* [TASK DESCRIPTION] Using the data below, copy every line that contains the word "materials".

────────────────────────────────────────

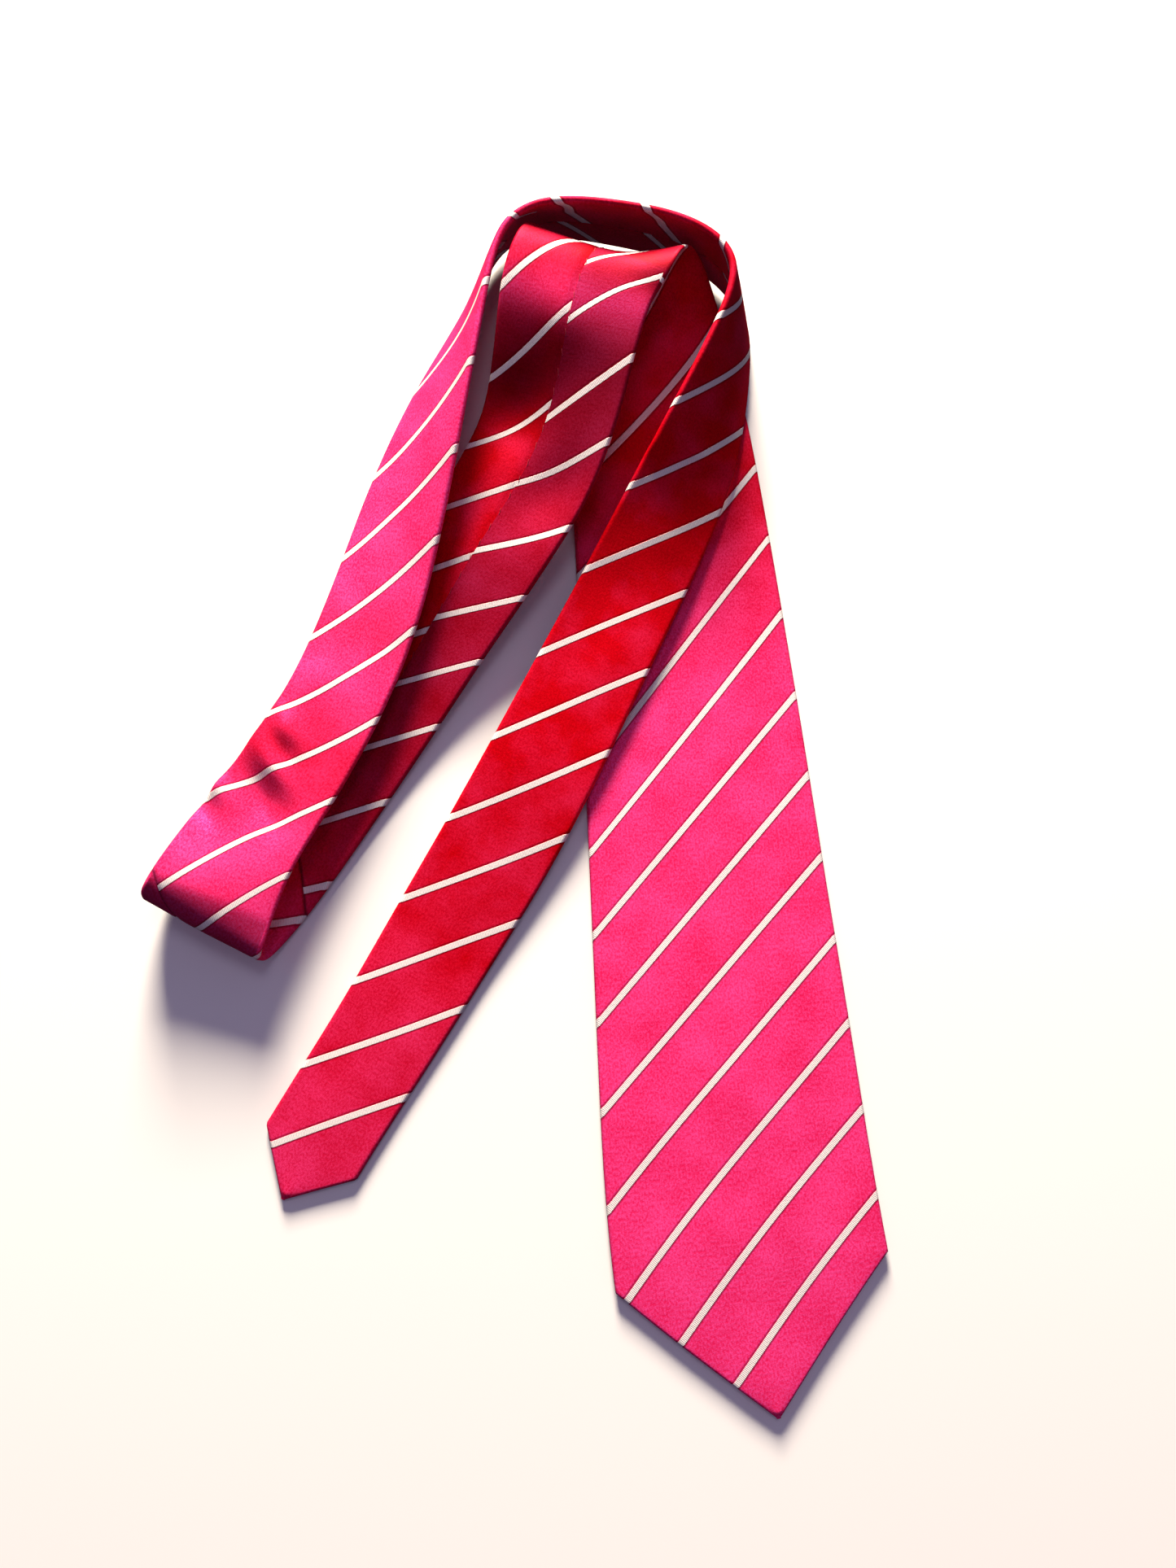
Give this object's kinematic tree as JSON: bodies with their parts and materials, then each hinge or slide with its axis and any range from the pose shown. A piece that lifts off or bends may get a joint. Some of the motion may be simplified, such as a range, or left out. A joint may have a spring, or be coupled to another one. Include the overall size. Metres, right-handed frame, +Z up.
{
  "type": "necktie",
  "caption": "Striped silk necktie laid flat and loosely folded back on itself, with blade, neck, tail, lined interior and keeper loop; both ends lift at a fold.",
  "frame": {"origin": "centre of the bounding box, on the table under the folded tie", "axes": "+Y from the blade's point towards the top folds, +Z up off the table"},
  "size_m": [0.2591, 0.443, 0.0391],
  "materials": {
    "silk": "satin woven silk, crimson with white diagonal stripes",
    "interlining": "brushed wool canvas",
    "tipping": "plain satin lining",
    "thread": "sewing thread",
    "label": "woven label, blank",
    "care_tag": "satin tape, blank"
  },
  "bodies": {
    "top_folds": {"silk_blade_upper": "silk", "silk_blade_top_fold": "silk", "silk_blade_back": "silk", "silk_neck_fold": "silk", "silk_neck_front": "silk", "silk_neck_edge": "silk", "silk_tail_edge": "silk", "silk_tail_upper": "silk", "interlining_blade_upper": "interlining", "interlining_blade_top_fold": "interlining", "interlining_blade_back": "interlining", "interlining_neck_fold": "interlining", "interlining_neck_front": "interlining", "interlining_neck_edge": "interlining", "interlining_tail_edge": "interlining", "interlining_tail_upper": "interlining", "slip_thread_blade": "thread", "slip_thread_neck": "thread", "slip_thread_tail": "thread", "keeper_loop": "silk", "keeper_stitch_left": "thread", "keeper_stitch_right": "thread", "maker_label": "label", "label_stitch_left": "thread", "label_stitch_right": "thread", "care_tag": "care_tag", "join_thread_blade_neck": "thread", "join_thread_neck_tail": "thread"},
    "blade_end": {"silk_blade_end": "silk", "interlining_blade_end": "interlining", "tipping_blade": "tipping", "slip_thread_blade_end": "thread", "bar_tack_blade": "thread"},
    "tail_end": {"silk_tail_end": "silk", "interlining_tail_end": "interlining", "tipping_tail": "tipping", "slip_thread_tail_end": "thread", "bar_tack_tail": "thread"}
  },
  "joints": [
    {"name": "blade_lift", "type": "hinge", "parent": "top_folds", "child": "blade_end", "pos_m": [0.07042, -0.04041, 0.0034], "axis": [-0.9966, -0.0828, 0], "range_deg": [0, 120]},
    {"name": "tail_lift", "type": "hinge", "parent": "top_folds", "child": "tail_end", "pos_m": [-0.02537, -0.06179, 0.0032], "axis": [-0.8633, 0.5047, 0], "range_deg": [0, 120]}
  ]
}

────────────────────────────────────────

* [WRITTEN RESPONSE]
Give this object's kinematic tree as JSON: bodies with their parts and materials, then each hinge or slide with its axis and any range from the pose shown. A piece that lifts off or bends may get a joint. Some of the motion may be simplified, such as a range, or left out. A joint may have a spring, or be coupled to another one. Include the overall size. Metres, right-handed frame, +Z up.
  "materials": {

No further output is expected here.